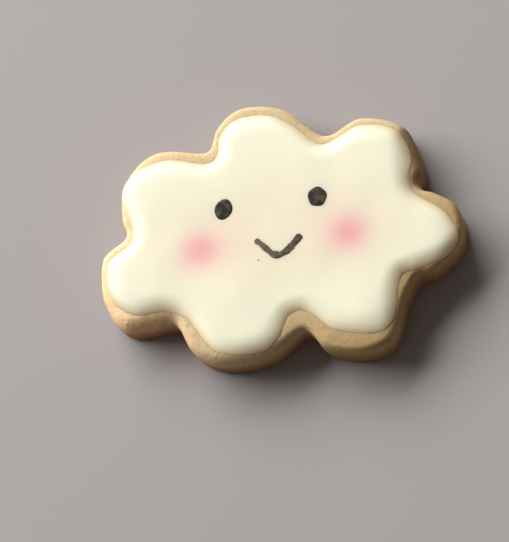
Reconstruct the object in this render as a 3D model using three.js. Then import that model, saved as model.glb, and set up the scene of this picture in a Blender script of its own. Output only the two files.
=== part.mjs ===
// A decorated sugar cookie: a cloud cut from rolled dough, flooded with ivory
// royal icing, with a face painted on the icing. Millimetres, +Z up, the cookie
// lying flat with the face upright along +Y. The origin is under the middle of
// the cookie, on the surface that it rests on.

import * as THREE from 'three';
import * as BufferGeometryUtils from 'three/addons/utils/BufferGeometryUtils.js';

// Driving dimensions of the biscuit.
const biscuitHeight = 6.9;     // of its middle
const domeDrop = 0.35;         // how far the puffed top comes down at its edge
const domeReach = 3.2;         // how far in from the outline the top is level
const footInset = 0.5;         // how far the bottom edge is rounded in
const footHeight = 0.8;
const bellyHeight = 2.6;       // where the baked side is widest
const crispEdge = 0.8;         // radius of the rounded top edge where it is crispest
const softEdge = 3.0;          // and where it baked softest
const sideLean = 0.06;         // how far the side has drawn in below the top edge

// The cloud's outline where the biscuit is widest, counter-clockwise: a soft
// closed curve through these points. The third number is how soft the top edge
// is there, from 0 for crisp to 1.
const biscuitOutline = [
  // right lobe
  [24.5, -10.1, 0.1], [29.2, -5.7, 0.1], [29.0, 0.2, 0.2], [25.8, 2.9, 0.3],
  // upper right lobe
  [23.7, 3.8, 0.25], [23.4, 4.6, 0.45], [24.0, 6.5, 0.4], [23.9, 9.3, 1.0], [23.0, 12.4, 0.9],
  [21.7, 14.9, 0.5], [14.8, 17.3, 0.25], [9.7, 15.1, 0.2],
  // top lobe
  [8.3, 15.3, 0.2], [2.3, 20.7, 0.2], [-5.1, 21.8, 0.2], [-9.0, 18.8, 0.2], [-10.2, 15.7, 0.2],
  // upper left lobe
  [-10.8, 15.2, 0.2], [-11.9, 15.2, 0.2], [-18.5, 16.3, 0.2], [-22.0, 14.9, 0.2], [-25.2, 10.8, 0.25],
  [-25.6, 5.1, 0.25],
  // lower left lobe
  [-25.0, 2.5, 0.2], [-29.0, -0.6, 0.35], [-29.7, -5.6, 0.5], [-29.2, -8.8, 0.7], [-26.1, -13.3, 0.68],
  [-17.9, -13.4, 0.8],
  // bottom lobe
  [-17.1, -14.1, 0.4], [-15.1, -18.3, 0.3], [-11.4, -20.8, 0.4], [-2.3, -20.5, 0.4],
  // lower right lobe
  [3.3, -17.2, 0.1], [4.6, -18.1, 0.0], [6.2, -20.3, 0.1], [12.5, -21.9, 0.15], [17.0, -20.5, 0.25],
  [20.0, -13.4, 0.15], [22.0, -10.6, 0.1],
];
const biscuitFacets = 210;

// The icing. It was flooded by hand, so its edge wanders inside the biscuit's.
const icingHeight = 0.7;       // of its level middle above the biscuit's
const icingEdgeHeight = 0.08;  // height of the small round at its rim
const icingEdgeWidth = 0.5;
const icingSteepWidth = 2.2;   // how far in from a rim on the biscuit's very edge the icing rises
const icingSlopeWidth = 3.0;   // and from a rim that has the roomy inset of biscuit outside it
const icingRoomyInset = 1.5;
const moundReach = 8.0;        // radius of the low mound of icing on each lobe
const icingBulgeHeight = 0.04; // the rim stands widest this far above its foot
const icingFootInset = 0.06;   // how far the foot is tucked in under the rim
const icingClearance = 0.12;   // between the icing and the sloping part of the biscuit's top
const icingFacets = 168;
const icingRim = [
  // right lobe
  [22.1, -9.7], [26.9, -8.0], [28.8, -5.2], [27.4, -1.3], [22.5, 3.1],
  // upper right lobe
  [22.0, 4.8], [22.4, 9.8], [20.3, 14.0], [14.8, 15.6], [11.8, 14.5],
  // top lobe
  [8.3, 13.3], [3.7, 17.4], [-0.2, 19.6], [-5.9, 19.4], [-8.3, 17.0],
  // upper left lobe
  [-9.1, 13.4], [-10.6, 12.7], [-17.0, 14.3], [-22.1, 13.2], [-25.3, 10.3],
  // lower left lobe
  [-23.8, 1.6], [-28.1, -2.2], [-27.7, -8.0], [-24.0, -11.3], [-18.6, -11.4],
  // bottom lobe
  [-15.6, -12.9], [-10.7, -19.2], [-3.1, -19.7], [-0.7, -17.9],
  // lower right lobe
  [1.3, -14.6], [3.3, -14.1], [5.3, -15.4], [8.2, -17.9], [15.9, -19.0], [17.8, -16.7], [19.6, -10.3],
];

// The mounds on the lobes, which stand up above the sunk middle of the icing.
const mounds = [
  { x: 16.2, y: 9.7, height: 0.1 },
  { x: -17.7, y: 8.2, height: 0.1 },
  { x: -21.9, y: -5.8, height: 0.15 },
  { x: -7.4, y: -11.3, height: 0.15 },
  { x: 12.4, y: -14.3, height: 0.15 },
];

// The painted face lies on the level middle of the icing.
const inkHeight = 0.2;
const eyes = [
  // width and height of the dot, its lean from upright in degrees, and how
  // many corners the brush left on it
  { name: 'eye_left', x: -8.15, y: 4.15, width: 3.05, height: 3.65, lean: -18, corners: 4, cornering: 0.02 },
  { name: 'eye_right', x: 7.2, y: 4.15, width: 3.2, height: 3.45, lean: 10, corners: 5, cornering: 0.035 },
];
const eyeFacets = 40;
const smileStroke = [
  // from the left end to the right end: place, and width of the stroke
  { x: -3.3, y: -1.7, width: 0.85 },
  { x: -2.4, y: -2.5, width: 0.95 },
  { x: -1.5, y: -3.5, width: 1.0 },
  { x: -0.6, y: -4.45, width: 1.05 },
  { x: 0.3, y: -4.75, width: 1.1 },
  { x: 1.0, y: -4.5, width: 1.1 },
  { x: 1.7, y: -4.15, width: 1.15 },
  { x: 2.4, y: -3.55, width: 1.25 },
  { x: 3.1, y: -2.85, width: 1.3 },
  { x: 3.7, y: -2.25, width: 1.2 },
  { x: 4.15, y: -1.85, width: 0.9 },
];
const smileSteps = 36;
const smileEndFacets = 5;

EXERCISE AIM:
Find all lines holding the string "three" and copy them.

RESPONSE TO THIS TASK:
Reconstruct the object in this render as a 3D model using three.js. Then import that model, saved as model.glb, and set up the scene of this picture in a Blender script of its own. Output only the two files.
import * as THREE from 'three';
import * as BufferGeometryUtils from 'three/addons/utils/BufferGeometryUtils.js';